L’on pourrait croire qu’à quelques semaines de son nouvel examen périodique universel et en pleine campagne de réélection du Vietnam comme membre du Conseil des droits de l’homme des Nations unies, le Vietnam allait lâcher du lest. Il n’en est rien.
A deux reprises , en janvier et en mai 2023 , une quinzaine de membres (*) du Grand Conseil de la République et Canton de Genève, sensible aux promesses du Vietnam , se proposait de former une délégation afin de rencontrer l’ambassadeur du Vietnam. Cette démarche suisse entrevoyait un engagement possible du Vietnam pour une coopération et un dialogue constructifs dans la promotion et la défense des droits humains. A ce jour, la proposition est restée sans réponse des autorités vietnamiennes.
Le 29 février 2024, plusieurs militants des droits de l’homme ont été arrêtés et emprisonnés. « Ces trois activistes ne sont coupables de rien sauf d’exercer leurs droits basiques de liberté d’expression », a déclaré Phil Robertson, directeur adjoint de l’ONG pour l’Asie.

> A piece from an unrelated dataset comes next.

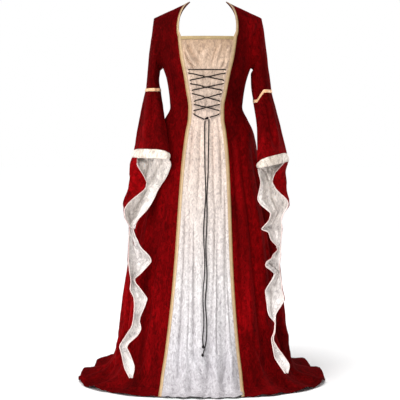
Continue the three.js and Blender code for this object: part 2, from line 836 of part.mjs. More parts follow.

C’est bien cette réalité qui risque fort d’être, à nouveau, relevée par le Conseil des droits de l’homme. Mais cela n’empêchera pas le Vietnam d’être réélu à ce même Conseil. Hypocrisie ? Oui, mais c’est une autre histoire /
Sébastien Desfayes, Président du Comité Suisse Vietnam Cosunam.
(*) Alexandre de Senarclens, Thierry Arn, Alexis Barbey, Patricia Bidaux, Natacha Buffet-Desfayes , Alia Chaker Mangeat, Pierre Conne, Joelle Fiss , Jean-Marc Guinchard, Pierre Nicollier, Céline van Till, Céline Zuber-Roy, Cyril Aellen, Thierry Oppikofer, Sébastien Desfayes.